A new analysis by Timothy Cook, M.Ed., argues that artificial intelligence poses fundamentally different cognitive risks for adults versus children, with adults experiencing reversible skill atrophy while children may face permanent “cognitive foreclosure.” The research, published March 22 in Psychology Today, distinguishes between losing existing capabilities and never developing them in the first place.
Cook’s analysis centers on what he calls the “AI audit problem”—the inability of children to evaluate AI output because they lack the domain knowledge they’re supposed to be developing. “You cannot check an AI’s analysis of heredity if you don’t yet understand what heredity is,” Cook writes. “You cannot evaluate an AI’s interpretation of the French Revolution if you’ve never read conflicting accounts of it yourself.”

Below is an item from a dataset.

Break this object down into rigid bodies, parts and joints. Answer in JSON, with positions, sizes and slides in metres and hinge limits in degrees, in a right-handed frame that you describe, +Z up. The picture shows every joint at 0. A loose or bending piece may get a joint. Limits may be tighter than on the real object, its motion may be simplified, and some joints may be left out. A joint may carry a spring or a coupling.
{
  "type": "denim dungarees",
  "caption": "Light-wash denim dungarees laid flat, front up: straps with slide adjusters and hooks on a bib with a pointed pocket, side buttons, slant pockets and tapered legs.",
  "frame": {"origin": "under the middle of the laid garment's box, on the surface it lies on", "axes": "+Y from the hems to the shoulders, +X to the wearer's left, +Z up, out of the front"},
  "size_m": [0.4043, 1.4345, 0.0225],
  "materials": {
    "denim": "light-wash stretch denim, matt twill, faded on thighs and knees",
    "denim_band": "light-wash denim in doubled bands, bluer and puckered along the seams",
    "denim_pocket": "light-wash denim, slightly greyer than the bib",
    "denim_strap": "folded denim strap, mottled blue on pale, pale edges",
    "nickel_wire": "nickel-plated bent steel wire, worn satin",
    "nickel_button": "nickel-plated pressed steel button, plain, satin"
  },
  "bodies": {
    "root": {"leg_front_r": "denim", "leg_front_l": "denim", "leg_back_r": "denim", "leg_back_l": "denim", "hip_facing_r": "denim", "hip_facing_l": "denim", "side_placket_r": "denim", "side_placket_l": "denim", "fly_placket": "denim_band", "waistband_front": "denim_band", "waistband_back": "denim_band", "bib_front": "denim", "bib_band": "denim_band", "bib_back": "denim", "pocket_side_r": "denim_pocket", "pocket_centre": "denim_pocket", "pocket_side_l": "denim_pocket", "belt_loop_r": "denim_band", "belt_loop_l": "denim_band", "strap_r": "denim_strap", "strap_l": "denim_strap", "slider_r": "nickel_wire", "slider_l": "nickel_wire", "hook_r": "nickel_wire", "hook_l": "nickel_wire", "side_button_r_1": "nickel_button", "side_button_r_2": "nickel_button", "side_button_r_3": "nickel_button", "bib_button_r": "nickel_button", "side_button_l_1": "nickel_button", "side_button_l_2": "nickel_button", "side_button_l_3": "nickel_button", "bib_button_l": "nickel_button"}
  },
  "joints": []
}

The distinction emerged from Cook’s reexamination of Michael Gerlich’s study on AI offloading and critical thinking. Participants over 46 showed higher critical thinking scores alongside lower AI reliance, while those between 17-25 showed the inverse pattern. Cook attributes this to biological development rather than generational preference: “The older group probably offloaded tasks they already knew how to perform. The younger group offloaded task they never learned how to perform.”
Supporting evidence comes from a 2026 preprint by Shen and Tamkin involving software developers learning new coding libraries. Developers who fully delegated coding tasks to AI produced working code but failed conceptual understanding tests afterward. “They couldn’t debug what the AI had written,” Cook notes, demonstrating how delegation can undermine skill acquisition even in professional contexts.

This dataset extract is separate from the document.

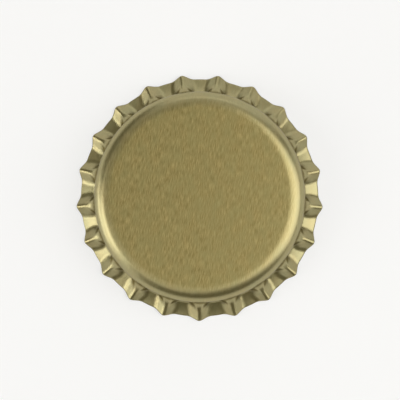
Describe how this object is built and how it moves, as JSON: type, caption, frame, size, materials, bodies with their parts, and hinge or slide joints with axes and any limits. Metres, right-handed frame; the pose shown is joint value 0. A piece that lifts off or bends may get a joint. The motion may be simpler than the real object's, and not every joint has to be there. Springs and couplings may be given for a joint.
{
  "type": "bottle cap",
  "caption": "Gold crown cork for a glass bottle: a stamped metal cap with a fluted, flared skirt and a moulded sealing liner.",
  "frame": {"origin": "on the cap's axis, in the plane that the skirt's rim stands on", "axes": "+Z along the cap's axis, up out of the panel; -Y towards the tip of one tooth"},
  "size_m": [0.032, 0.0319, 0.006],
  "materials": {
    "gold_lacquered_tinplate": "satin",
    "liner_compound": "satin"
  },
  "bodies": {
    "root": {"crown_shell": "gold_lacquered_tinplate", "sealing_liner": "liner_compound"}
  },
  "joints": []
}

Cook argues that adult AI interaction typically involves “delegation of automatable tasks,” allowing retention of judgment capabilities, while children’s interactions more often constitute “substitution, where the AI makes the micro-judgments the child is supposed to be building.” This creates what he terms “foreclosure”—the permanent closure of developmental pathways that may not be reversible like simple skill atrophy. The research suggests educators and parents need to distinguish between AI use that supplements existing knowledge versus AI use that replaces skill development entirely.